A Clean Way To Think About Tennessee Trap And Trace Law
Start with the data. If the device gathers outgoing contact data, think pen register. If it gathers incoming origin data, think trap and trace. If it captures the words, sounds, images, or message content, think Tennessee wiretap and electronic surveillance law. If it locates a phone or electronic device, think location-information warrant rules. If it follows a car, think motor vehicle tracking law.
Then ask who is using it. Law enforcement needs the right court path. A provider may have narrow service exceptions. A private person usually needs consent or another clear legal basis. A business needs policies, notice, and careful limits.
Last, ask whether the order or permission matches the data. A narrow order should not be used like a wide net.

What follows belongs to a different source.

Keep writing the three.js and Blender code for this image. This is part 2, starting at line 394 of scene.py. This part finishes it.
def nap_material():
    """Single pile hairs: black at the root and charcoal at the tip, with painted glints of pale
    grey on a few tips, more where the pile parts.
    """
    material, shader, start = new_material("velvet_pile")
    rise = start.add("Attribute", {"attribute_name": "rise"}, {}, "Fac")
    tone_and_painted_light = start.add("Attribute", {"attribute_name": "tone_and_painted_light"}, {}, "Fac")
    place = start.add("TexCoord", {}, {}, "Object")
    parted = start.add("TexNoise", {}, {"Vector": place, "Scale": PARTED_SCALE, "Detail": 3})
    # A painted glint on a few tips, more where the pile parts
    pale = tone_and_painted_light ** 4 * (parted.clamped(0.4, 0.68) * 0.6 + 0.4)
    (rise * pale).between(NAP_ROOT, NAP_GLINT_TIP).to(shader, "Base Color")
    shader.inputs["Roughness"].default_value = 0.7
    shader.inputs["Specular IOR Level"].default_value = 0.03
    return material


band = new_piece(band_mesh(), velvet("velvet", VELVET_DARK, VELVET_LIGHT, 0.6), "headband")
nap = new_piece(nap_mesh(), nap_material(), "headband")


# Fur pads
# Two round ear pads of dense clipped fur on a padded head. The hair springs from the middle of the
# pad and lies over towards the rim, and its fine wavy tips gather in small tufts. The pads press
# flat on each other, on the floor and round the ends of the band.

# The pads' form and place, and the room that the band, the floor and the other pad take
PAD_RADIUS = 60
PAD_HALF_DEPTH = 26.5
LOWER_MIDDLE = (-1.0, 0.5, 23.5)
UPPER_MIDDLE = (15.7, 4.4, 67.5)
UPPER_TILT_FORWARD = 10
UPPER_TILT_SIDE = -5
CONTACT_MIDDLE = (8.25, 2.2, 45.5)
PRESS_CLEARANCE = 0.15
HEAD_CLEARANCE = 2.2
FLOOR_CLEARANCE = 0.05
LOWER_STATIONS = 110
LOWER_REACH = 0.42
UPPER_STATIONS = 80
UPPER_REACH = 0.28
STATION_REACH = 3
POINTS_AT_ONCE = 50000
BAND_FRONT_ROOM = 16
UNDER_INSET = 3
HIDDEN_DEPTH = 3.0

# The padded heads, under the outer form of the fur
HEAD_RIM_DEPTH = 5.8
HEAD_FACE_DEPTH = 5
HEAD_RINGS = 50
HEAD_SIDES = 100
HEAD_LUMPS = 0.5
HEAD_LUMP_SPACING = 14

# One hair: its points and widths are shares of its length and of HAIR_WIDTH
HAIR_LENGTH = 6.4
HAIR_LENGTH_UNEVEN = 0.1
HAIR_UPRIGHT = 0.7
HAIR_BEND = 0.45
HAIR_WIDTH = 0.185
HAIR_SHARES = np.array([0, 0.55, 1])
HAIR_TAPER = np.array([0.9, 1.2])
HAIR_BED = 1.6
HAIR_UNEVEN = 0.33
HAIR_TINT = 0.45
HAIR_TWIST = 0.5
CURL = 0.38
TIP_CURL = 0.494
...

A provider duty should not become a spying excuse. Personal fear should not become a secret device.
Final Word On Tennessee Trap And Trace Law
Tennessee trap and trace law starts with Title 40, Chapter 6, Part 3. Tennessee’s direct pen register statute is short: a circuit or criminal court judge may issue a pen register or trap and trace order under the federal 18 U.S.C. Section 3123 process. That means the federal order path supplies much of the detail, including written applications, relevance to an ongoing criminal investigation, sealed orders, provider help, 60-day time limits, 60-day extensions, and emergency use in narrow cases.
A pen register looks at outgoing contact data. A trap and trace device looks at incoming origin data. Neither is supposed to capture the content of a communication. Tennessee wiretap law is different because it deals with the words, sounds, images, or message body. Tennessee phone-location rules are different because they deal with electronic device location. Tennessee vehicle-tracking law is different because it deals with movement of a motor vehicle.
The clean lesson is easy to remember. The outside trail of a communication may not be the message, but it can still tell a large story. Do not collect it without lawful authority. If an order is involved, stay inside its lines. If your rights are involved, get legal help before the trail grows cold.